Adjustments for Internal Service Funds (If Applicable)

Internal service funds are used to account for services provided by one part of the government to other parts on a cost-reimbursement basis, such as a government-run fleet maintenance or IT support service. While internal service funds are typically reported as proprietary funds, their activities often support governmental activities. Therefore, the net position of internal service funds needs to be included in the government-wide reconciliation.

  • Internal Service Fund Adjustment:
    If the internal service funds primarily serve governmental activities, the net position of these funds should be added or subtracted as part of the reconciliation process. This adjustment ensures that the resources and obligations of these internal services are appropriately reflected in the government-wide net position. Reconciliation Adjustment:
    Add or subtract the net position of internal service funds, depending on their balance, to ensure that the government-wide financial statements accurately reflect the financial impact of these internal operations on governmental activities.

By following these steps, the total fund balances from the governmental fund financial statements are adjusted to reflect the inclusion of long-term assets and liabilities, as well as internal service fund activity, resulting in the government-wide net position.
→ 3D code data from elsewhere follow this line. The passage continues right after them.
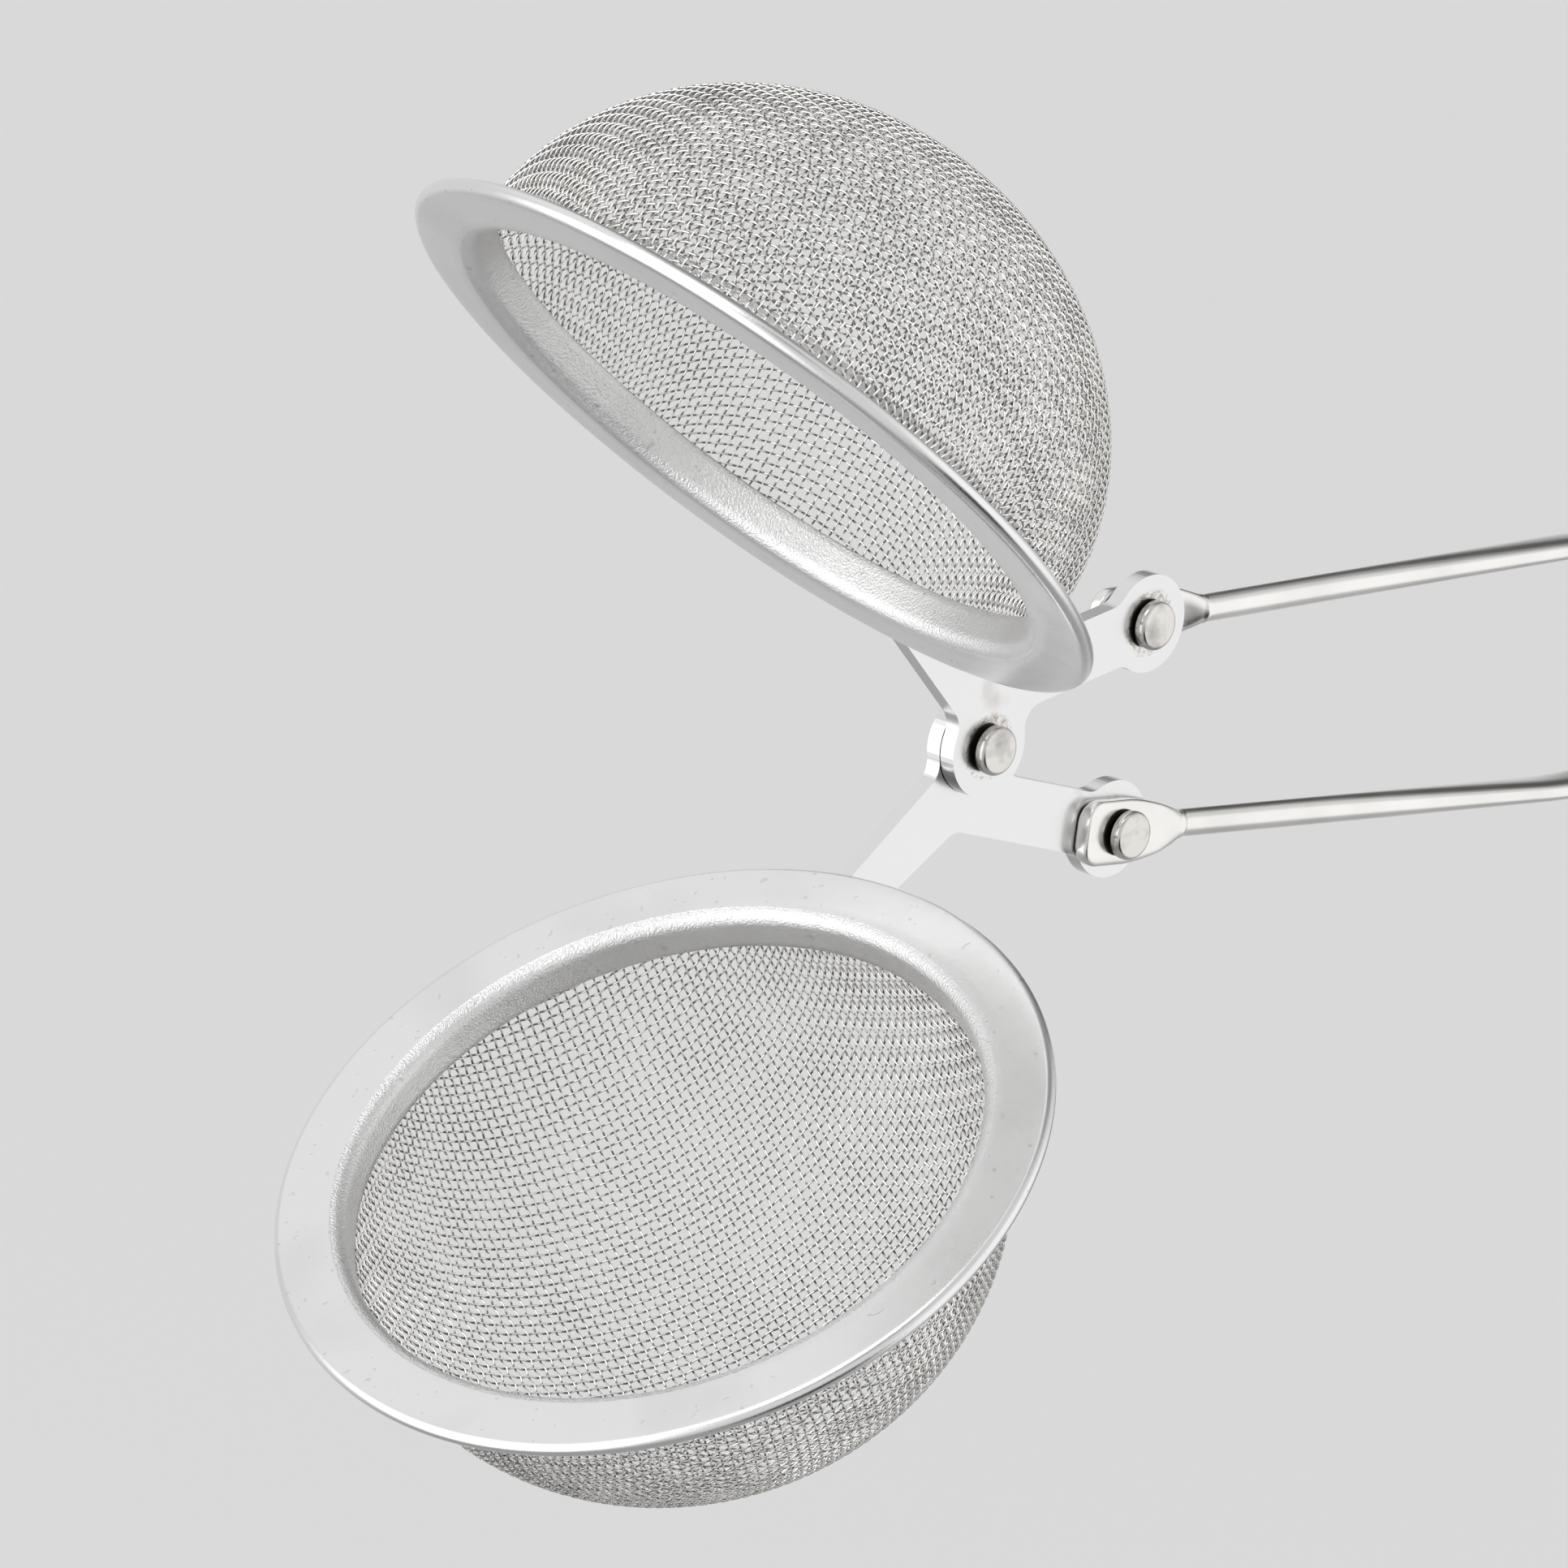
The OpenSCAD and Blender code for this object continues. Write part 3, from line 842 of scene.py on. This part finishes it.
def studio(patches):
    """A room that is bright in some directions and dark in others, faded softly into each other."""
    world = bpy.data.worlds.new("studio")
    SCENE.world = world
    world.use_nodes = True
    tree = world.node_tree
    way = tree.nodes.new("ShaderNodeTexCoord").outputs["Generated"]
    level = None
    for azimuth, elevation, full, outer, strength in patches:
        a, e = math.radians(azimuth), math.radians(elevation)
        middle = (math.cos(e) * math.cos(a), math.cos(e) * math.sin(a), math.sin(e))
        dot = tree.nodes.new("ShaderNodeVectorMath")
        dot.operation = "DOT_PRODUCT"
        dot.inputs[1].default_value = middle
        tree.links.new(way, dot.inputs[0])
        fade = tree.nodes.new("ShaderNodeMapRange")
        fade.interpolation_type = "SMOOTHSTEP"
        fade.inputs["From Min"].default_value = math.cos(math.radians(outer))
        fade.inputs["From Max"].default_value = math.cos(math.radians(full))
        tree.links.new(dot.outputs["Value"], fade.inputs["Value"])
        mix = tree.nodes.new("ShaderNodeMix")
        mix.inputs[2].default_value = ROOM_LEVEL
        mix.inputs[3].default_value = strength
        tree.links.new(fade.outputs["Result"], mix.inputs[0])
        if level:
            tree.links.new(level, mix.inputs[2])
        level = mix.outputs[0]
    tree.links.new(level, tree.nodes["Background"].inputs["Strength"])
    tree.nodes["Background"].inputs["Color"].default_value = (1, 1, 1, 1)


studio(SOFT_PATCHES)
KEY_AIM = Vector((-0.1, 0, 0))
key = bpy.data.objects.new("key_light", bpy.data.lights.new("key_light", "AREA"))
key.data.size = 0.5
key.data.energy = 1.5
key.location = (-0.6, -0.1, 0.8)
key.rotation_euler = (KEY_AIM - key.location).to_track_quat("-Z", "Y").to_euler()
SCENE.collection.objects.link(key)
SCENE.view_settings.view_transform = "Standard"

# Camera: solved from the rims and rivets in the photo's view
CAMERA_AT = Vector((-0.64535, -0.53073, 0.19602))
CAMERA_RIGHT = Vector((0.70575, -0.70042, 0.10641))
CAMERA_UP = Vector((0.09362, 0.24108, 0.96598))
CAMERA_BACK = CAMERA_RIGHT.cross(CAMERA_UP)
camera_data = bpy.data.cameras.new("camera")
camera_data.lens = 242.4
camera_data.sensor_width = 36
camera_data.clip_start = 0.01
camera = bpy.data.objects.new("camera", camera_data)
axes = Matrix((CAMERA_RIGHT, CAMERA_UP, CAMERA_BACK)).transposed()
camera.matrix_world = Matrix.Translation(CAMERA_AT) @ axes.to_4x4()
SCENE.collection.objects.link(camera)
SCENE.camera = camera
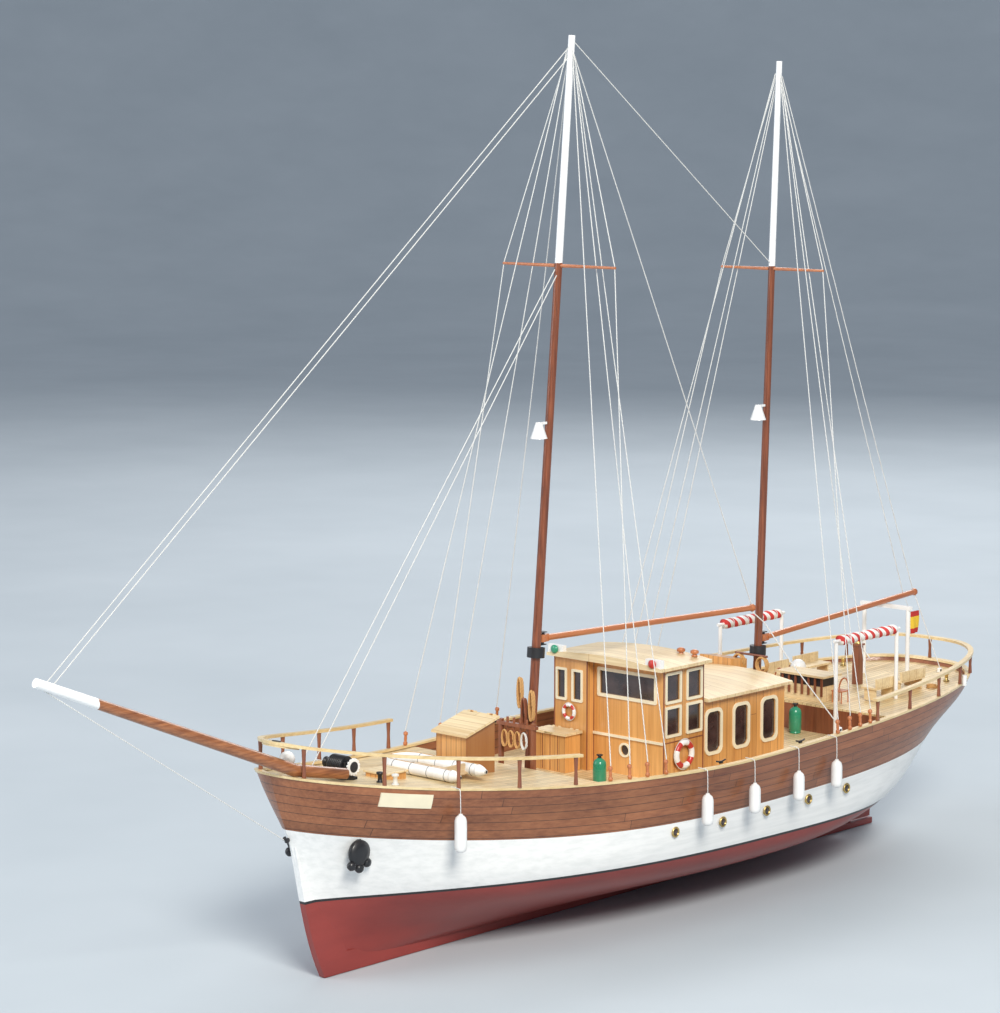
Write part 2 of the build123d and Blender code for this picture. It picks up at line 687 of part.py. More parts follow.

This reconciled net position provides a more complete and accurate picture of the government’s financial standing, incorporating both its short-term financial resources and long-term obligations.

Step 2: Reconciling the Net Change in Fund Balances to the Change in Net Position

Once the reconciliation of the total fund balances to the government-wide net position is complete, the next step is to reconcile the net change in fund balances reported in the governmental fund financial statements to the change in net position in the government-wide financial statements. This process ensures that the governmental fund activities align with the government-wide perspective, which includes adjustments for long-term assets and liabilities. The reconciliation involves several adjustments to account for differences in reporting capital outlays, debt, revenue timing, and internal service funds.

Adjusting for Capital Outlays and Depreciation

Governmental fund financial statements report capital outlays (expenditures for acquiring or constructing capital assets) as current expenditures, which reduces the net change in fund balances. However, in government-wide financial statements, these capital outlays are not considered expenditures. Instead, they are capitalized as long-term assets and depreciated over their useful lives.

  • Capital Outlays: In the reconciliation, capital outlays are added back to the net change in fund balances because they represent an increase in long-term assets, not a reduction in net position.
    Reconciliation Adjustment:
    Net Change in Fund Balances + Capital Outlays = Adjustment
  • Depreciation: While capital outlays are added back, the corresponding depreciation expense must be subtracted. Depreciation represents the gradual use of capital assets over time and is recognized in government-wide financial statements.
    Reconciliation Adjustment:
    Adjustment – Depreciation Expense = {Final Adjustment for Capital Assets

Accounting for Debt Proceeds and Debt Service Payments

Debt is another area where adjustments are required when reconciling the net change in fund balances to the change in net position. In governmental fund statements, proceeds from issuing debt, such as bonds, are recorded as other financing sources (increasing fund balances), and debt service payments (principal repayments) are recorded as expenditures. However, in government-wide financial statements, these transactions affect only the government’s liabilities and do not impact the net position directly.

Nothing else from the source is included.